What’s a reasonable cash reserve for a small business?

Aim for 30–60 days of operating expenses in the bank. If your monthly payroll, rent, and supplies total $10,000, try to keep $10,000–$20,000 available. This protects you against slow customers, unexpected bills, and tax deposits. It’s not profit—it’s oxygen.

Why does my accountant say I’m profitable but I feel broke?

Your accountant is measuring accrual profit—revenue earned and expenses incurred, whether cash changed hands or not. You’re living in cash reality—only money that’s actually in the bank counts. You’re both right. The solution is to look at both numbers and understand the gap between them.

Does paying sales tax on the DR-15 deadline affect my cash forecast?

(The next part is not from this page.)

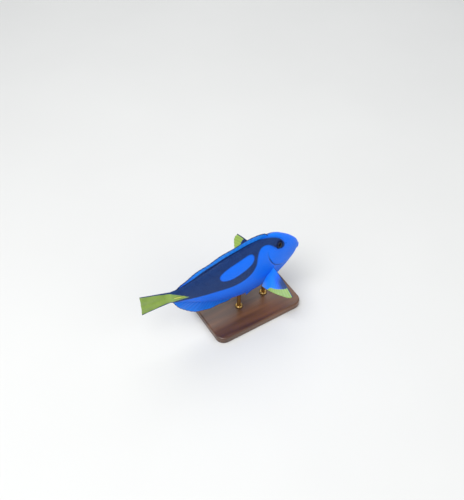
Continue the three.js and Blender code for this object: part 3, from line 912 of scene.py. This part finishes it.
def anal_marks(u, v, s, z):
    return {"edge": 0.7 - margin_gap(anal_at, s, z), "depth": 0.75 - 0.45 * v}


add_fin(
    "dorsal_web", "fin", "dorsal_fin", DORSAL_RAYS, 26, dorsal_at,
    ray_thickness(DORSAL_RAYS, length=12, spines=DORSAL_SPINES), dorsal_marks, spines=DORSAL_SPINES,
)
add_fin(
    "anal_web", "fin", "anal_fin", ANAL_RAYS, 30, anal_at,
    ray_thickness(ANAL_RAYS, length=16, spines=ANAL_SPINES), anal_marks, spines=ANAL_SPINES,
)

# %% The tail fin
TAIL_RAYS = 16
TAIL_CORNER_S, TAIL_CORNER_Z, TAIL_MIDDLE_S = 225.5, 17.2, 225.2
TAIL_ROOT_S, TAIL_ROOT_DEPTH = LENGTH - 4, 18


def tail_at(u, v):
    across = 1 - 2 * u
    end_s = mix(TAIL_MIDDLE_S, TAIL_CORNER_S, across**2)
    v = v * fringe(u, TAIL_RAYS, 0.007)
    z = mix(across * TAIL_ROOT_DEPTH / 2, across * TAIL_CORNER_Z, v**1.15)
    return place(mix(TAIL_ROOT_S, end_s, v), 0.45 * v * np.sin(5 * math.pi * u), z)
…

Absolutely. Your sales tax payment is a scheduled cash outflow. If you file monthly and owe $2,000 per month, that’s $2,000 leaving your account on the 20th of every month. Your forecast must account for this, or you’ll be surprised every month. This is one reason keeping sales tax in a separate account helps—it’s harder to accidentally spend money you know isn’t yours.

This article is for general educational purposes and isn’t a substitute for advice from a licensed CPA or tax attorney. Rules vary by jurisdiction and change over time—always confirm current requirements with the Florida Department of Revenue or your advisor.

Making cash flow part of your routine

Profit is a rear-view mirror. Cash flow is the windshield. You need both, but cash flow is what determines whether you’re driving forward or into a wall. Spend 15 minutes every week on your accounts receivable aging and your cash-on-hand balance. Build a three-month forecast when things are calm so you see pressure coming. Separate sales tax immediately—don’t let it mix with operating money. Your accountant will track profit for the tax return. You track cash for survival. The businesses that last don’t optimize for one or the other—they watch both, every week.